▸ **Task description**:
Output the data below in full, byte for byte. Nothing may differ.

▸ **Provided material**:
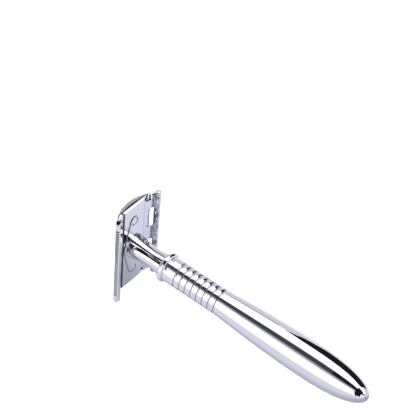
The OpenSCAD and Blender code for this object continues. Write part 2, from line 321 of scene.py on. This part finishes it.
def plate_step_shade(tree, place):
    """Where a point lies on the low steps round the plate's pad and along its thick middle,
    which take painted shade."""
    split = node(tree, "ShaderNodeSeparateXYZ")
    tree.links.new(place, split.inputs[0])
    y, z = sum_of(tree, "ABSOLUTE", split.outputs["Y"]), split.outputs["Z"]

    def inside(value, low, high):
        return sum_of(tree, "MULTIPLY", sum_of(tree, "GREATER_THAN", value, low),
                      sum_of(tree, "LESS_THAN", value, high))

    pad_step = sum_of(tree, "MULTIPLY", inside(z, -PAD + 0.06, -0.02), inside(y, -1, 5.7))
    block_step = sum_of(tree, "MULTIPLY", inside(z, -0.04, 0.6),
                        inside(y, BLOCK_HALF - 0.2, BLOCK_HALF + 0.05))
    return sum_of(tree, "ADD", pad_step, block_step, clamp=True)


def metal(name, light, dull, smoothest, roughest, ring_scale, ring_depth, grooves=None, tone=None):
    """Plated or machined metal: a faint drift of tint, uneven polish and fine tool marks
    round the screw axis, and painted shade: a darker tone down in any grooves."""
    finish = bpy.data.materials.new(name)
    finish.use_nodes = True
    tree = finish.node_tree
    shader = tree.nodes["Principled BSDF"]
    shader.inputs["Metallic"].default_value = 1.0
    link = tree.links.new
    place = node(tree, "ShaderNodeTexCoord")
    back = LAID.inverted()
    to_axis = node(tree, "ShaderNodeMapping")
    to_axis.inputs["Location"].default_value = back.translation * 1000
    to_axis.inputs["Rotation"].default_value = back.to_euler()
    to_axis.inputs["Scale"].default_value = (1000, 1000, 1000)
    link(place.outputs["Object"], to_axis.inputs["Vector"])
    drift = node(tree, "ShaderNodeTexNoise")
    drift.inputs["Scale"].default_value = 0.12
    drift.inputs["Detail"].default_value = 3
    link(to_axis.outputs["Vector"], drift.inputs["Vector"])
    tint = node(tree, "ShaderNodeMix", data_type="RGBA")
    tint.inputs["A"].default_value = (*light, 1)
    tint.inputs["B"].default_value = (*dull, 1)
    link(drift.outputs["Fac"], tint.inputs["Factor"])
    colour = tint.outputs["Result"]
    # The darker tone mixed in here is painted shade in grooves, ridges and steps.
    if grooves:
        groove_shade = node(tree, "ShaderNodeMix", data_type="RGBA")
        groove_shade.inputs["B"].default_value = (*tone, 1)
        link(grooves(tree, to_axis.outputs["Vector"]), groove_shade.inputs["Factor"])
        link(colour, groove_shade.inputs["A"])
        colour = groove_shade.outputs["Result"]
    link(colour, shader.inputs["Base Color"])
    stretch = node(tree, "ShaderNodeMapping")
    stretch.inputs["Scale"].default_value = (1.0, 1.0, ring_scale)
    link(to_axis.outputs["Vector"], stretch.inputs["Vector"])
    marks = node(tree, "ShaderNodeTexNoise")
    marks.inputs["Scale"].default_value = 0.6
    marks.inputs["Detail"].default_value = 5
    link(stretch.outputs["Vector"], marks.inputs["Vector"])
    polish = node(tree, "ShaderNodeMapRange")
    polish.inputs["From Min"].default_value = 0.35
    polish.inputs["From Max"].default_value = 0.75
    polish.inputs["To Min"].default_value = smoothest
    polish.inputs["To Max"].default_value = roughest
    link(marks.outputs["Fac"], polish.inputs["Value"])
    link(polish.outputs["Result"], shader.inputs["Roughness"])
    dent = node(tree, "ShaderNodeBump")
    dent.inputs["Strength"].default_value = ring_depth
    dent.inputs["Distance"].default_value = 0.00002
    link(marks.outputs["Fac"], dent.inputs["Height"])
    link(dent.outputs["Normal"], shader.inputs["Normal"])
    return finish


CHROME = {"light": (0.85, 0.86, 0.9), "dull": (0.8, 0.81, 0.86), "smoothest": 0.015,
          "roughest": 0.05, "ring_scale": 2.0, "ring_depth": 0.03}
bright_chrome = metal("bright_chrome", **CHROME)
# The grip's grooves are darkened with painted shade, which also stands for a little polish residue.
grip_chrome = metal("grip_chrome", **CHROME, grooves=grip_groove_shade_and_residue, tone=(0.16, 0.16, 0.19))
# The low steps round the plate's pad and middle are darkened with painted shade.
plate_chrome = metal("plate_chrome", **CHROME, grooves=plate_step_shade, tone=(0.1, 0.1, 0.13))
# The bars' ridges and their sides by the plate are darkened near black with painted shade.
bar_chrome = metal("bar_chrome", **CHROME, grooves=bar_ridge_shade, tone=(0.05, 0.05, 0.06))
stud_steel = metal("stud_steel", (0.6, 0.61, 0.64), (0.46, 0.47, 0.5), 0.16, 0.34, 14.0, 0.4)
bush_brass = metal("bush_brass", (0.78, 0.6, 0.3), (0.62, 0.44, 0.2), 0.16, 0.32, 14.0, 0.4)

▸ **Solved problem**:
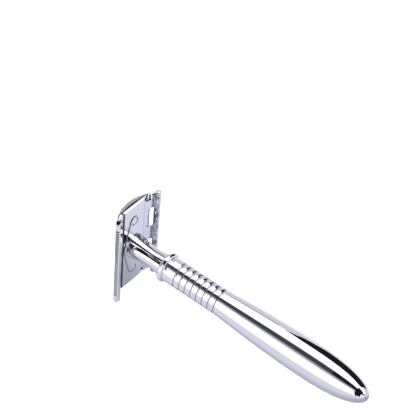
The OpenSCAD and Blender code for this object continues. Write part 2, from line 321 of scene.py on. This part finishes it.
def plate_step_shade(tree, place):
    """Where a point lies on the low steps round the plate's pad and along its thick middle,
    which take painted shade."""
    split = node(tree, "ShaderNodeSeparateXYZ")
    tree.links.new(place, split.inputs[0])
    y, z = sum_of(tree, "ABSOLUTE", split.outputs["Y"]), split.outputs["Z"]

    def inside(value, low, high):
        return sum_of(tree, "MULTIPLY", sum_of(tree, "GREATER_THAN", value, low),
                      sum_of(tree, "LESS_THAN", value, high))

    pad_step = sum_of(tree, "MULTIPLY", inside(z, -PAD + 0.06, -0.02), inside(y, -1, 5.7))
    block_step = sum_of(tree, "MULTIPLY", inside(z, -0.04, 0.6),
                        inside(y, BLOCK_HALF - 0.2, BLOCK_HALF + 0.05))
    return sum_of(tree, "ADD", pad_step, block_step, clamp=True)


def metal(name, light, dull, smoothest, roughest, ring_scale, ring_depth, grooves=None, tone=None):
    """Plated or machined metal: a faint drift of tint, uneven polish and fine tool marks
    round the screw axis, and painted shade: a darker tone down in any grooves."""
    finish = bpy.data.materials.new(name)
    finish.use_nodes = True
    tree = finish.node_tree
    shader = tree.nodes["Principled BSDF"]
    shader.inputs["Metallic"].default_value = 1.0
    link = tree.links.new
    place = node(tree, "ShaderNodeTexCoord")
    back = LAID.inverted()
    to_axis = node(tree, "ShaderNodeMapping")
    to_axis.inputs["Location"].default_value = back.translation * 1000
    to_axis.inputs["Rotation"].default_value = back.to_euler()
    to_axis.inputs["Scale"].default_value = (1000, 1000, 1000)
    link(place.outputs["Object"], to_axis.inputs["Vector"])
    drift = node(tree, "ShaderNodeTexNoise")
    drift.inputs["Scale"].default_value = 0.12
    drift.inputs["Detail"].default_value = 3
    link(to_axis.outputs["Vector"], drift.inputs["Vector"])
    tint = node(tree, "ShaderNodeMix", data_type="RGBA")
    tint.inputs["A"].default_value = (*light, 1)
    tint.inputs["B"].default_value = (*dull, 1)
    link(drift.outputs["Fac"], tint.inputs["Factor"])
    colour = tint.outputs["Result"]
    # The darker tone mixed in here is painted shade in grooves, ridges and steps.
    if grooves:
        groove_shade = node(tree, "ShaderNodeMix", data_type="RGBA")
        groove_shade.inputs["B"].default_value = (*tone, 1)
        link(grooves(tree, to_axis.outputs["Vector"]), groove_shade.inputs["Factor"])
        link(colour, groove_shade.inputs["A"])
        colour = groove_shade.outputs["Result"]
    link(colour, shader.inputs["Base Color"])
    stretch = node(tree, "ShaderNodeMapping")
    stretch.inputs["Scale"].default_value = (1.0, 1.0, ring_scale)
    link(to_axis.outputs["Vector"], stretch.inputs["Vector"])
    marks = node(tree, "ShaderNodeTexNoise")
    marks.inputs["Scale"].default_value = 0.6
    marks.inputs["Detail"].default_value = 5
    link(stretch.outputs["Vector"], marks.inputs["Vector"])
    polish = node(tree, "ShaderNodeMapRange")
    polish.inputs["From Min"].default_value = 0.35
    polish.inputs["From Max"].default_value = 0.75
    polish.inputs["To Min"].default_value = smoothest
    polish.inputs["To Max"].default_value = roughest
    link(marks.outputs["Fac"], polish.inputs["Value"])
    link(polish.outputs["Result"], shader.inputs["Roughness"])
    dent = node(tree, "ShaderNodeBump")
    dent.inputs["Strength"].default_value = ring_depth
    dent.inputs["Distance"].default_value = 0.00002
    link(marks.outputs["Fac"], dent.inputs["Height"])
    link(dent.outputs["Normal"], shader.inputs["Normal"])
    return finish


CHROME = {"light": (0.85, 0.86, 0.9), "dull": (0.8, 0.81, 0.86), "smoothest": 0.015,
          "roughest": 0.05, "ring_scale": 2.0, "ring_depth": 0.03}
bright_chrome = metal("bright_chrome", **CHROME)
# The grip's grooves are darkened with painted shade, which also stands for a little polish residue.
grip_chrome = metal("grip_chrome", **CHROME, grooves=grip_groove_shade_and_residue, tone=(0.16, 0.16, 0.19))
# The low steps round the plate's pad and middle are darkened with painted shade.
plate_chrome = metal("plate_chrome", **CHROME, grooves=plate_step_shade, tone=(0.1, 0.1, 0.13))
# The bars' ridges and their sides by the plate are darkened near black with painted shade.
bar_chrome = metal("bar_chrome", **CHROME, grooves=bar_ridge_shade, tone=(0.05, 0.05, 0.06))
stud_steel = metal("stud_steel", (0.6, 0.61, 0.64), (0.46, 0.47, 0.5), 0.16, 0.34, 14.0, 0.4)
bush_brass = metal("bush_brass", (0.78, 0.6, 0.3), (0.62, 0.44, 0.2), 0.16, 0.32, 14.0, 0.4)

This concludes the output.